5 Trends to Watch in Implantable Medical Device Manufacturing 
2020 was a year marked by unexpected changes for the medical device industry because of COVID-19, which left many looking to 2021 with hope and anticipation.
Some of the trends from 2020 will continue well into this year, including the reliance on virtual communication and an industry-wide focus on recovery. New trends will also take effect, including device updates to meet upcoming European Union regulation changes.
We’re keeping an eye on the following 2021 trends impacting the implantable medical device manufacturing industry and contract manufacturers like Lowell.
Trend 1: OEMs expand contract manufacturing partnerships to include both medical device machining and medical instrument machining.
Surgeons need a perfect fit between a medical device and the medical instruments used to place the implant. To improve the interface between the two, we’ve seen more OEMs interested in having their contract medical device manufacturers also machine the companion surgical instruments.
A plate attached with bone screws is a great example that highlights the benefits of machining both pieces through one supplier.
The surgeon needs to reliably and efficiently use a screwdriver to pick up a bone screw from a tray to attach a plate. For a screw to fit well and stay attached to the screwdriver, the tip of the screwdriver needs to be microscopically smaller.
The contract manufacturer who makes the bone screw already understands the data requirements of the device. This level of attention and understanding makes the contract manufacturer a natural fit to machine the screwdriver that interfaces with the device, if they have those capabilities in house.
Trend 2: Virtual collaboration remains a top way to move projects forward amid COVID-19, and in some ways will be here to stay.
Virtual meetings have become the preferred way for manufacturers and customers to collaborate amid COVID-19 for health and safety. While there was a learning curve around new technologies and processes, the industry has adapted to this new way of doing things.
Even as we look forward to again meeting with customers face to face, we know many of these new ways we learned to work are here to stay.
We’ve transitioned our pre-production meetings to a digital format, often using a 3D-printed prototype as a visual aid to support conversations about design details and requirements. We’ve learned how to better use digital platforms to support our manufacturing process and maintain project timelines for our customers.
Trend 3: The medical device industry will focus on recovery from the 2020 downturn because of COVID-19.
COVID-19’s impact on the medical device industry was far-reaching, with many device companies finding sales and revenue down.
The pause in elective surgeries was particularly hard for the orthopedic market, with some companies experiencing double-digit declines in sales.

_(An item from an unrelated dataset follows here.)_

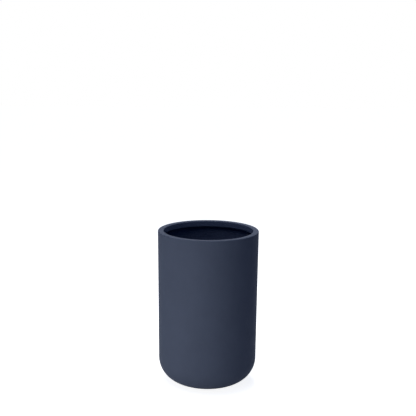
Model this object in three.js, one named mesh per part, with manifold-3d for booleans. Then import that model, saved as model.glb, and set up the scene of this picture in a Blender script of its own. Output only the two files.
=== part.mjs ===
// Tall round fiberglass planter: a thin laminated tub with a turned-in rim, a drain hole with its
// rubber plug, a lift-out shelf on four bonded brackets, and four rubber feet.
// Millimetres, +Z up. The origin is on the floor, at the centre of the footprint.

import * as THREE from "three";
import { mergeVertices } from "three/addons/utils/BufferGeometryUtils.js";
import Module from "manifold-3d";

const wasm = await Module();
wasm.setup();

// ---- Driving dimensions ----

// Tub
const planterHeight = 610; // floor to the top of the rim
const rimRadius = 196; // outside, at the top
const taper = 3.8; // how much the radius shrinks from the rim down to the base
const bottomRound = 93; // radius of the big round between wall and base
const wall = 4; // laminate of the side wall
const baseThickness = 6; // the base has extra layers

// Rim: a flat land that turns down on the inside, so the edge looks solid
const rimWidth = 22; // outer wall to inner face
const rimDrop = 24; // height of the turned-down inner face
const rimSkin = 4; // laminate of the land and of the turned-down face
const rimOuterRound = 4;
const rimInnerRound = 3;
const rimRootRound = 3; // inside corners of the channel behind the rim

// Drain hole and plug
const drainRadius = 12.5;
const plugClearance = 0.3;
const plugFlangeLap = 6; // flange beyond the hole's edge
const plugFlangeThickness = 4;
const plugTail = 2; // shank below the base
const plugGrooveDepth = 0.7; // groove round the shank, above the sealing lip
const plugLipHeight = 2; // tapered lip at the tail
const plugGrooveSlope = 1; // height of each sloping side of the groove
const plugGrooveFloor = 1;
const plugFlangeRound = 2;
const plugTabWidth = 22;
const plugTabHeight = 18;
const plugTabThickness = 6;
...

As 2021 moves ahead, the orthopedic industry is beginning to see signs of a recovery, but there isn’t a strong consensus on when or how that will happen.
Trend 4: OEMs will adjust designs and marking requirements for European Union Medical Devices Regulation.
After a one-year delay in implementation because of the pandemic, the European Union Medical Devices Regulation (EU MDR) implementation is coming in May 2021.
The new guidelines are wide ranging and will impact most if not all stages of the product development cycle. At this point, we see contract manufacturers’ role primarily as supporting medical device OEMs as they work to comply with the new regulations.
We’ve started to see these EU MDR changes in how parts are marked. With additional characters and complexity in the markings, it’s more important than ever to understand the customer’s marking and data requirements so the parts we make are valid.
Taking the time to discuss marking and packaging at the beginning of a project ensures requirements are kept top of mind throughout production.
Trend 5: Understanding design intent continues to drive meaningful results for complex medical device machining.
We are believers in the importance of understanding design intent because we’ve found it’s one of the most important drivers of positive manufacturing and product results.
As demand for smaller and more complex medical devices continues, this continues to be essential for success in 2021.
Design intent goes well beyond the specs of a medical device, to include how the device will be used and why. Understanding this big picture allows your contract manufacturer to make more informed decisions about the manufacturing process.
For example, adjusting an element of a design, such as the tolerance of one feature, may allow us to save time during inspection. This ultimately can save the customer time and money.
As the industry continues to adapt its practices amid COVID-19 and new regulations, we’re interested to see how these trends play out this year and which new trends will emerge.